Cut out the clutter, and you’re no longer dealing with unnecessary details…only necessary ones. Simplifying means that you can zip through your routine much faster, which means you reach the end point (accomplishment) sooner and can get back to the fun (goal-related) stuff you actually want to do.
Step 3: Systematize the Process
When you systematize an entire process, you eliminate the waste of energy and time needed to make the same decisions over and over again. You also get rid of the nagging sense of incompetence you get when you can’t find or are out of the basic supplies needed to do the work.
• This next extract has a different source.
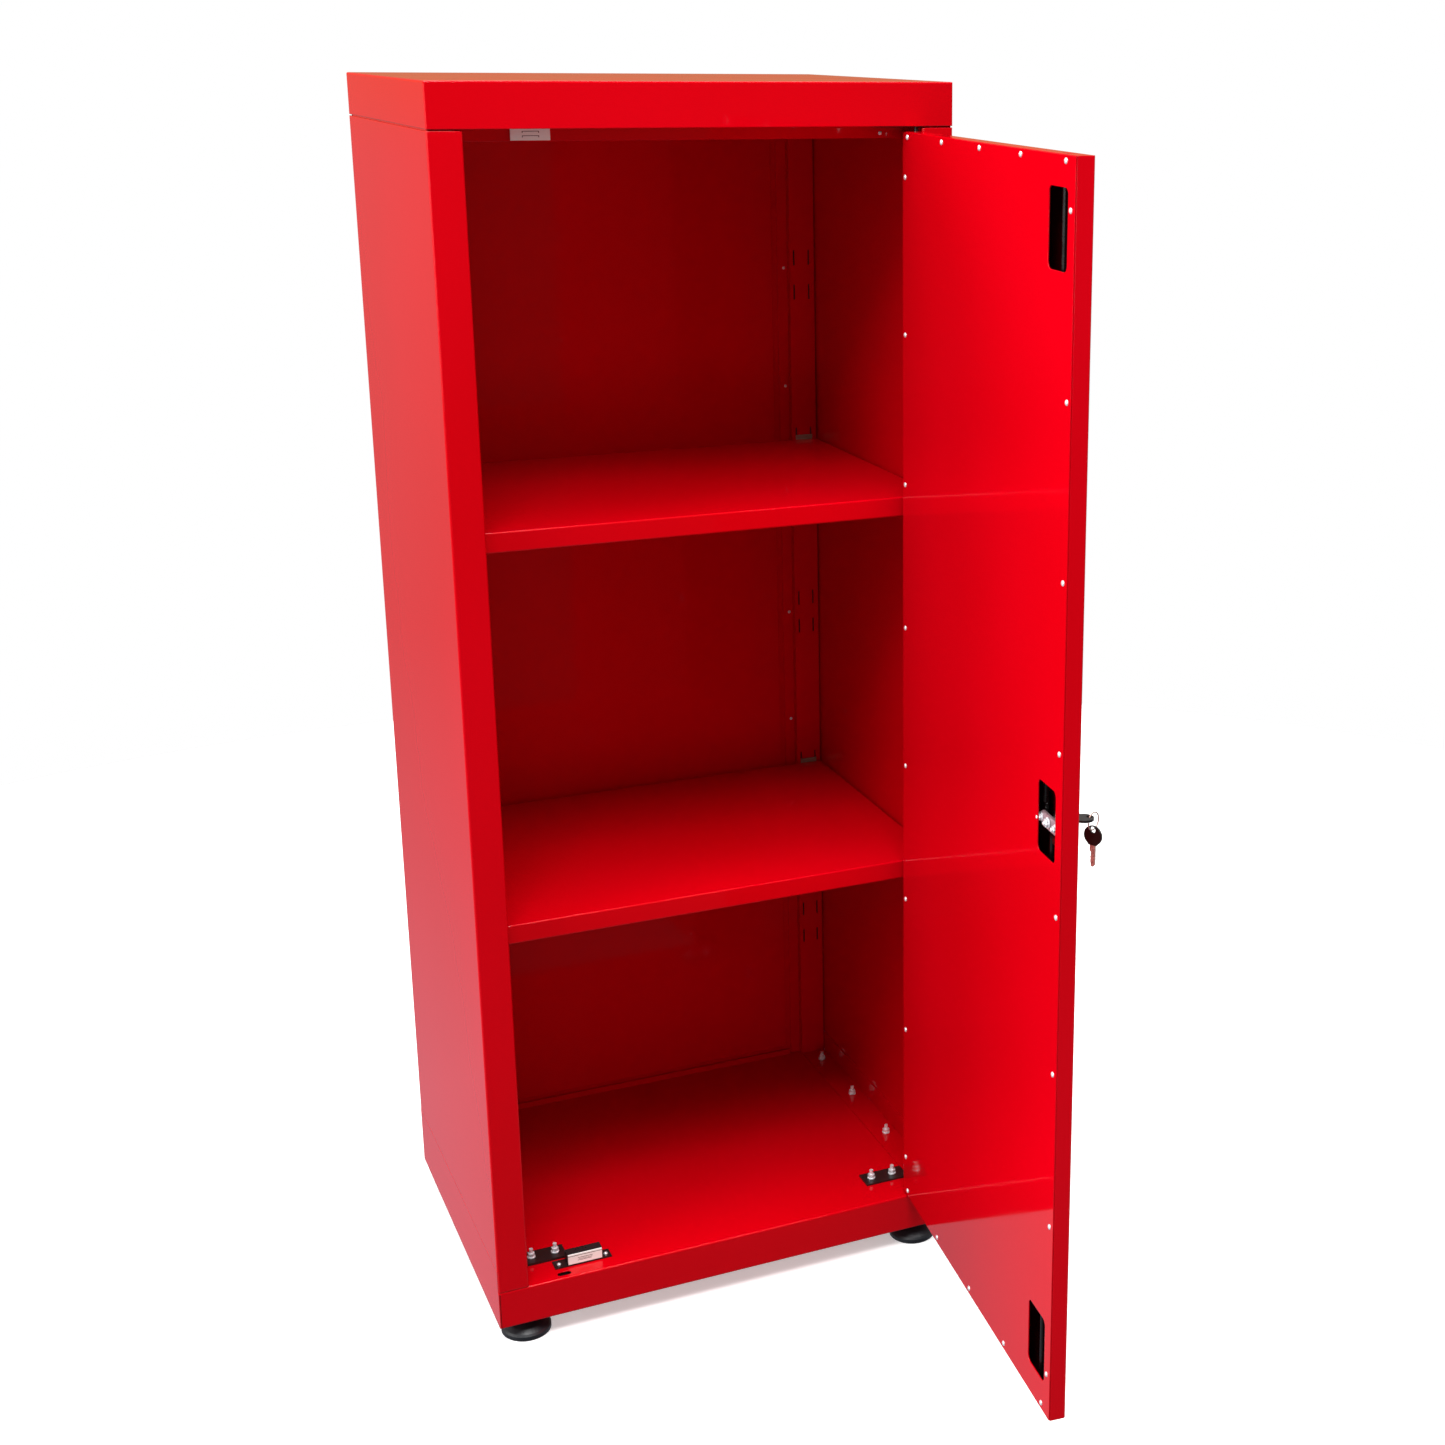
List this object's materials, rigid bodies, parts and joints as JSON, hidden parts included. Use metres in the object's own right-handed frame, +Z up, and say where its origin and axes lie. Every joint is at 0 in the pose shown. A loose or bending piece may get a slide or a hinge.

You can use a routine to great benefit without thinking through an entire system to support it. A routine, however, is part of a system and when you do build a system, your routine becomes much easier to maintain. You have the supplies, you set up a space, you designate a time in your schedule (or another cue), and then you just follow the protocol.
Step 4: Create Goals
When you create your own goals for the recurring details of your life, you give yourself targets that you can measure, reach, and recognize as successes.
This is, to me, the biggest hurdle of consistently dealing with the recurring tasks: the lack of endpoints, or goals, which tell me that I’m doing something right. Though a regular routine does help a lot, bigger goals give me an even bigger boost.
Goals like “Get yard work maintenance down to one hour a week” or “Spend less than $100 a week on groceries” turn a necessary task into a fun challenge. Or at least into a tolerably interesting task.
It’s gamification for your household, with a bonus: when you seriously pursue a goal in one area or another, you’re going to improve the way you manage it. You’ll get better at it, improving your skills and routines. You may even appreciate the complexity and richness of a particular household detail more.
No guarantees on that last one, though; I still haven’t found a way to appreciate having to do laundry. With a little more tangible gamification, though, I think I can get the kids doing their own.